The log fold change is used to highlight differences. Differences of what? Mainly abundance, but it could also be intensity of "state" markers. Let's talk about abundance without loss of generality. Abundance per cluster and per sample should be first log tranformed, which reduces the dynamic range, stabilizes the variance, and makes the difference symmetric. Because the primary interest within a cluster is the variation of the abundance across samples (more precisely, between groups of samples), the abundance is centered. The average abundance across all groups is typically subtracted. Alternatively, the average of the control group is used instead. This computation leads to the log fold change stricto sensus. If we stop here, which is my usual option, the heatmap shows which cluster has the highest variation between groups of samples. The color scale is absolute in the sense that no scaling per cluster has been done. But scaling is usually carried out, using the standard deviation of the abundance across all samples, which leads to the z-score. I dislike this computation, because this "standard deviation" merges the variation between groups as well as the variation within groups. The latter is the "real" dispersion of the abundance, also called within variation, whereas the former is the total variation. Thus, when between group variation is high, the abundances will be highly penalized (i.e. divided by a high value). It does not make sense to me. The statistical test we could apply (ANOVA or Student) will really consider the between group variation (aka signal) divided by the within group variation (noise). Hopefully :-). The term abundance could be replaced by intensity of "state" marker. Of course, the log should not be applied on asinh transformed intensities, as they are already transformed. Of course, there is a problem with zero abundance when computing the log. It is secondary compared to the main computation described above.

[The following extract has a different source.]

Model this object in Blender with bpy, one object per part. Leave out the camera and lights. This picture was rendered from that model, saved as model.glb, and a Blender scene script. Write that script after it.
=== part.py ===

The computations may seem less clear after my presentation. You asked if the z-score could be the unique tool for transforming the data before plotting it in a heatmap. I offered many options, with the z-score being the last one to be used. Everyone should perform the computations and the heatmaps using MS Excel, and everything should be clearer.
"What I cannot create, I do not understand." Richard Feynman
Whatever your transformation choices, say what you do, do what you say.
Hope this helps, Samuel
Dear Samuel
Thank you for your detailed answer, I have read it so many times! I understood that z-score should be the last option and I agree with you that any transformation should be done in Excel to have a clear idea of the calculations. Thanks also for the Feynman's quote (what an inspiration!). I followed your advice and asked this question in cytoforum as well.

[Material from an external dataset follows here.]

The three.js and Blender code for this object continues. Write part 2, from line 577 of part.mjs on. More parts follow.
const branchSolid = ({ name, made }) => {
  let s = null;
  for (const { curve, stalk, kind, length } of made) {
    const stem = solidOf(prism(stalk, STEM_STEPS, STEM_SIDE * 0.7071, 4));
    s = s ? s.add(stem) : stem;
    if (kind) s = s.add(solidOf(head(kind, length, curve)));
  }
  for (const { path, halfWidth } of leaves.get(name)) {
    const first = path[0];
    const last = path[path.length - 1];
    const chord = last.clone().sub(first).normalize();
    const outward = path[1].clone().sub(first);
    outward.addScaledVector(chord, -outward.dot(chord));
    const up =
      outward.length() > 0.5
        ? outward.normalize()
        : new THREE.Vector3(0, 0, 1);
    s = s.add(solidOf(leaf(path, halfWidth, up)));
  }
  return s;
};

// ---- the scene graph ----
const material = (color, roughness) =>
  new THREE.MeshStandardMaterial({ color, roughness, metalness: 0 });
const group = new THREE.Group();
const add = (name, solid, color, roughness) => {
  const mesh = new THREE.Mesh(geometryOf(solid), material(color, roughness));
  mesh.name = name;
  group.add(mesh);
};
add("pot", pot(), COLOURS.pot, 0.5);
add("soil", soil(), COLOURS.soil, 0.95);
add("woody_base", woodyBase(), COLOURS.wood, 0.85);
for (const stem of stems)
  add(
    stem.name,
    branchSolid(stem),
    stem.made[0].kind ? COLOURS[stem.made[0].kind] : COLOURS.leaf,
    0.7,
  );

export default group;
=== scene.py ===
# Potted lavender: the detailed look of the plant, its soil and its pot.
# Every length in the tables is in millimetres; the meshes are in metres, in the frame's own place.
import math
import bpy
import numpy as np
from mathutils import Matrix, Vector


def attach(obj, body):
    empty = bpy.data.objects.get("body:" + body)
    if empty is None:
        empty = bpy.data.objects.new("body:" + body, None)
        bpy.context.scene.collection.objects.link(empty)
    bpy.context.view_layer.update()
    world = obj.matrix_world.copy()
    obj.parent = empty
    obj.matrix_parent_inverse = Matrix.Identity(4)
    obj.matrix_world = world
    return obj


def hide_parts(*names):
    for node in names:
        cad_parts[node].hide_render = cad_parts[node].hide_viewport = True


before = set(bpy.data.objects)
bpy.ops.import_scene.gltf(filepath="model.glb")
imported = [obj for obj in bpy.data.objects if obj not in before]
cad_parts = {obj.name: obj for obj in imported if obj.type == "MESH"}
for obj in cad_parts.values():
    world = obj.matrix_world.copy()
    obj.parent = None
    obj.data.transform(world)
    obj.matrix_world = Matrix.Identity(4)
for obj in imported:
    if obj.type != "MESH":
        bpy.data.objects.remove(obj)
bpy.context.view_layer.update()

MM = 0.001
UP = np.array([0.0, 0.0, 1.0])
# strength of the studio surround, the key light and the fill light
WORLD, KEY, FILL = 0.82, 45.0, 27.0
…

I will explain your arguments in my presentation but I still have to find the way to produce the z-score normalised heatmap using my single cell experiment. Ideally with CATALYST but any other R package would be fine. Any suggestion?
Regards Juan
Dear Juan,
Thanks for your feedback. I hope it was clear enough. There are other points related to building heatmaps, such as the color gradient and the thresholding.
The first step is to extract the data you need, i.e. aggregated data. Helena might give you an easy access to it.
Meanwhile, you might try to extract the matrix displayed by the 2 functions. If I am not wrong, the untested code below should help.
res = plotExprHeatmap( your_parameters, scale = "never" )
mat = res@matrix
# not sure this is needed
mat = as.matrix( mat )
# you could export it as CSV for Excel if you want
write.csv( mat, file = "mat_exprs.csv" )
# clusters should be in row, markers in column
mat_zscore = scale( mat )
# new heatmap using the simple pheatmap package and function
# pheatmap could also scale by row or column, but by default it is off
pheatmap::pheatmap( mat )
Try it and use the help of these functions.
Best, Samuel
Dear Sam
Thank you so much for your help. The code worked well (no error messages) and produced the scaled heatmap.
Regards Juan
Hello CATALYST team
This is not an issue but just a question to try to understand heatmaps. I think your input will greatly help me (and the community using CATALYST), but please delete this question if you consider that this is a space for package issues and not general questions.
I'm trying to understand why the first heatmap uses the scaled median expression, the second the median scaled, the third one the normalize frequency, same for DA heatmap, and the DS heatmap uses the z-normalized expression.
I have special interest for the z-normalized expression because I have been asked to produce every heatmap using z-score. Firstly; How could I do it? And secondly; Is there any reason why I shouldn't do it in every heatmap? I guess there is when you don't do it but I need this information if I'm not going to z-score every heatmap.
I know I say this very often but, thanks for this amazing tool, I am a big fan of CATALYST.